The first ruffed grouse I ever harvested was not taken in the classical sense. I was in my teens, hunting with my father and uncle for rabbits and pheasants during the later part of small game season. It was on a wooded hillside that held a good amount of thick underbrush, a perfect spot to find wild pheasants that had been chased from the knee-high cover of the thick fields of flatlands.
While moving along the hillside I happened to spot a grouse running for a patch of cover. I fired as it entered the thick growth, and was pleasantly surprised to find the bird lying still when I reached the cover.
I remember admiring the diminutive size of the bird — at least compared to a pheasant — its distinctive coloration of black, brown and white, feathered feet and the little tuff at the back of its head. I also recall the great taste it provided when my mother roasted it alongside a few pheasants for a Sunday family meal.

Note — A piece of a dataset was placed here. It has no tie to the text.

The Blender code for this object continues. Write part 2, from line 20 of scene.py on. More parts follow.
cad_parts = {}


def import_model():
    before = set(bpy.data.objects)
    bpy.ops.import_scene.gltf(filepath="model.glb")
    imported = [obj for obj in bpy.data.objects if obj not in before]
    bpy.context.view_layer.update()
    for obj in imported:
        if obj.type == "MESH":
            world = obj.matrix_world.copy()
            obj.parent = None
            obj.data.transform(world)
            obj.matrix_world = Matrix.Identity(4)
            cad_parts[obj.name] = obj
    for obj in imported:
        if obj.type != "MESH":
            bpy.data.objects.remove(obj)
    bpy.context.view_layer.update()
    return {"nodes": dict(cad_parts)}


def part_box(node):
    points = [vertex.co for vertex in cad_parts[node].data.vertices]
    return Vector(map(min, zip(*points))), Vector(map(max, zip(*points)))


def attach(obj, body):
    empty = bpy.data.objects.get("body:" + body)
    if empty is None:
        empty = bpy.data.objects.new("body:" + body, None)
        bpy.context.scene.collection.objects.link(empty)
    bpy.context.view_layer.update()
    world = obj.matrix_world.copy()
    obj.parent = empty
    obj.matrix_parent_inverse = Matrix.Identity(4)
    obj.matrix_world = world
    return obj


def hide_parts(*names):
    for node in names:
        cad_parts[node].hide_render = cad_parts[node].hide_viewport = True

I must confess that I now recall harvesting only two more grouse, both on the wing, and at times I wasn’t hunting them particularly. Beyond that there were only misses, plus many flushes without even getting a shot off because of the speedy flying escape grouse are famous for.

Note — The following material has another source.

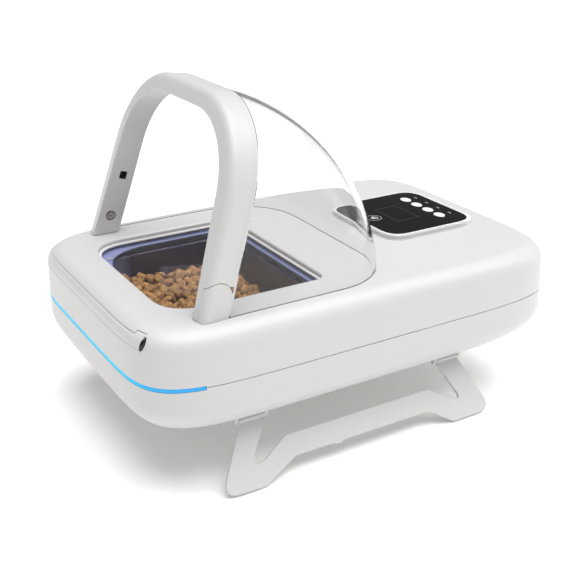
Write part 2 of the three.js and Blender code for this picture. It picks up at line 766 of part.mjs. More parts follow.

Currently, our state bird is in deep trouble. West Nile virus has taken a heavy toll on the bird’s numbers, as has the disappearance of young forest growth that makes available the lush undergrowth that enables the bird to secure both food and protected nesting habitat.
The Pennsylvania Game Commission has begun a project the agency believes will restore grouse numbers in a “quick rebounding” manner. The program is titled the Grouse Priority Area Sitting Tool. The program identifies where disease risk is low, and grouse benefit high. According to the commission, it also identifies areas where the bird can quickly take advantage of habitat creation based on landscape variables and nearby source populations. (For those readers interested in viewing the tool and areas of interest in restoring grouse numbers, simply google the Pennsylvania Game Commission’s Grouse Management — Best Practices).
I commend the Game Commission for taking this highly important step in an attempt to save ruffed grouse from disappearing throughout the state. Above anything else, habitat improvement seems to be the most important factor, as it is for all forms of wildlife.
I certainly hope the commission wins this battle, for it would be both a hideous and shocking statement to pronounce our state bird is the ruffed grouse, which by the way, has become extinct within the state.